Plusieurs conditions et principes, qui relèvent presque du bon sens, doivent être respectés pour réussir : en premier lieu, il faut s'interdire de développer des moyens de production en l'absence de besoins, au risque de créer des surcapacités coûteuses pour la collectivité. Plusieurs pays européens sont en train d'en payer le prix. Dans la situation économique actuelle, cette préoccupation doit passer au premier plan et demande un pilotage sérieux.

En deuxième lieu, il convient d'agir en bon gestionnaire, d'une part, en privilégiant les solutions à bonne rentabilité, y compris dans les énergies renouvelables, par le choix de filières à maturité qui ne demandent pas de subventions ; d'autre part, en tirant parti des synergies européennes, sans toutefois se départir du souci de la sûreté du système électrique européen.

En troisième lieu, il faut adresser un signal prix-carbone, comme la Suède a su le faire. En l'absence de signal, l'arbitrage se fait en fonction du coût de l'énergie et le charbon en sort inévitablement vainqueur.

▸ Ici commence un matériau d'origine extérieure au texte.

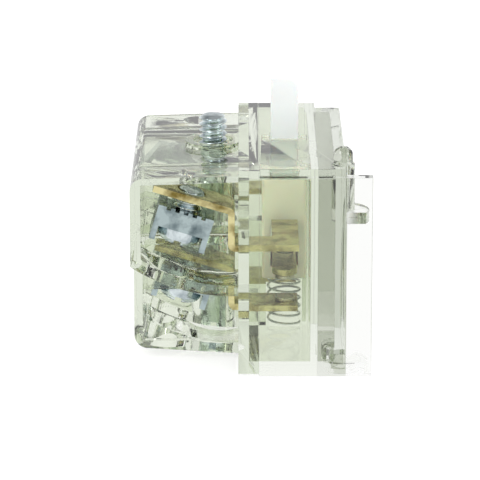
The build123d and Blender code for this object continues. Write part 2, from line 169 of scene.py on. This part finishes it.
def add_node(tree, kind, settings=None, links=None):
    """Adds a node, sets its properties and inputs, and links the inputs given as sockets."""
    node = tree.nodes.new(kind)
    for key, value in (settings or {}).items():
        if isinstance(key, int) or key in node.inputs:
            node.inputs[key].default_value = value
        else:
            setattr(node, key, value)
    for key, socket in (links or {}).items():
        tree.links.new(socket, node.inputs[key])
    return node


def math_node(tree, operation, *values):
    """A math node whose inputs are numbers or sockets; gives its output."""
    node = add_node(tree, "ShaderNodeMath", {"operation": operation})
    for index, value in enumerate(values):
        if isinstance(value, (int, float)):
            node.inputs[index].default_value = value
        else:
            tree.links.new(value, node.inputs[index])
    return node.outputs[0]


def split(tree, vector):
    """The X, Y and Z outputs of a vector."""
    return add_node(tree, "ShaderNodeSeparateXYZ", None, {"Vector": vector}).outputs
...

En conclusion, il est raisonnable de ne pas dresser les unes contre les autres les énergies qui composent le mix électrique. Il faut, au contraire, tirer profit de leur complémentarité. Il faut mener la transition énergétique dans la durée grâce à un pilotage intelligent, qui tienne compte des progrès technologiques et de l'évolution du marché de l'énergie, et parvenir ainsi à un mix de production équilibré, sécurisé, décarboné et au moindre coût pour la collectivité.